**Exercise description:**
Copy the listing below line for line, starting at its first line and ending with the line that has "# The lid stands" in it. Add nothing.

-- start Recorded information --

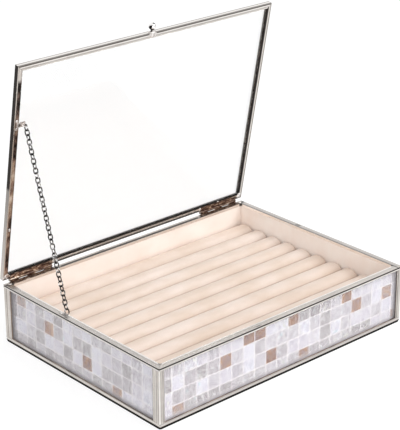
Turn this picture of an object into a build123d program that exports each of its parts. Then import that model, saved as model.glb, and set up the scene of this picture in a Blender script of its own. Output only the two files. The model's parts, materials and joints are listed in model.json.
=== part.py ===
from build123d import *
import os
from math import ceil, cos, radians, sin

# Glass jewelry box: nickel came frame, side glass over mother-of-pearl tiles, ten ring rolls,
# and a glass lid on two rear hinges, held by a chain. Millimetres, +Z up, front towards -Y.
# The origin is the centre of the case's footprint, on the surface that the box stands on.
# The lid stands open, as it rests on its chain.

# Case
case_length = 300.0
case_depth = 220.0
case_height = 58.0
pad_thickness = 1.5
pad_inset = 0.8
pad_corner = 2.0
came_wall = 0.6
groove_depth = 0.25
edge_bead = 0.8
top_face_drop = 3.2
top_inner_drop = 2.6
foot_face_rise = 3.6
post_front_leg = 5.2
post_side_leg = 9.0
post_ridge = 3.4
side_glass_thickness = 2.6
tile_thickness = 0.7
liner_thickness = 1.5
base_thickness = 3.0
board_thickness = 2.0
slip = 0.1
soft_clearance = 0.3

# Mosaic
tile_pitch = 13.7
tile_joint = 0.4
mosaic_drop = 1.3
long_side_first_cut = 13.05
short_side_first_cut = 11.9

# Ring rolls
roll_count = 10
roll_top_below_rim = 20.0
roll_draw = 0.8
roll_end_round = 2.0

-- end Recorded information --

**Exercise result:**
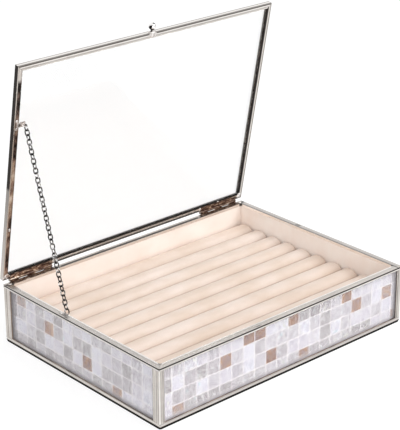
Turn this picture of an object into a build123d program that exports each of its parts. Then import that model, saved as model.glb, and set up the scene of this picture in a Blender script of its own. Output only the two files. The model's parts, materials and joints are listed in model.json.
=== part.py ===
from build123d import *
import os
from math import ceil, cos, radians, sin

# Glass jewelry box: nickel came frame, side glass over mother-of-pearl tiles, ten ring rolls,
# and a glass lid on two rear hinges, held by a chain. Millimetres, +Z up, front towards -Y.
# The origin is the centre of the case's footprint, on the surface that the box stands on.
# The lid stands open, as it rests on its chain.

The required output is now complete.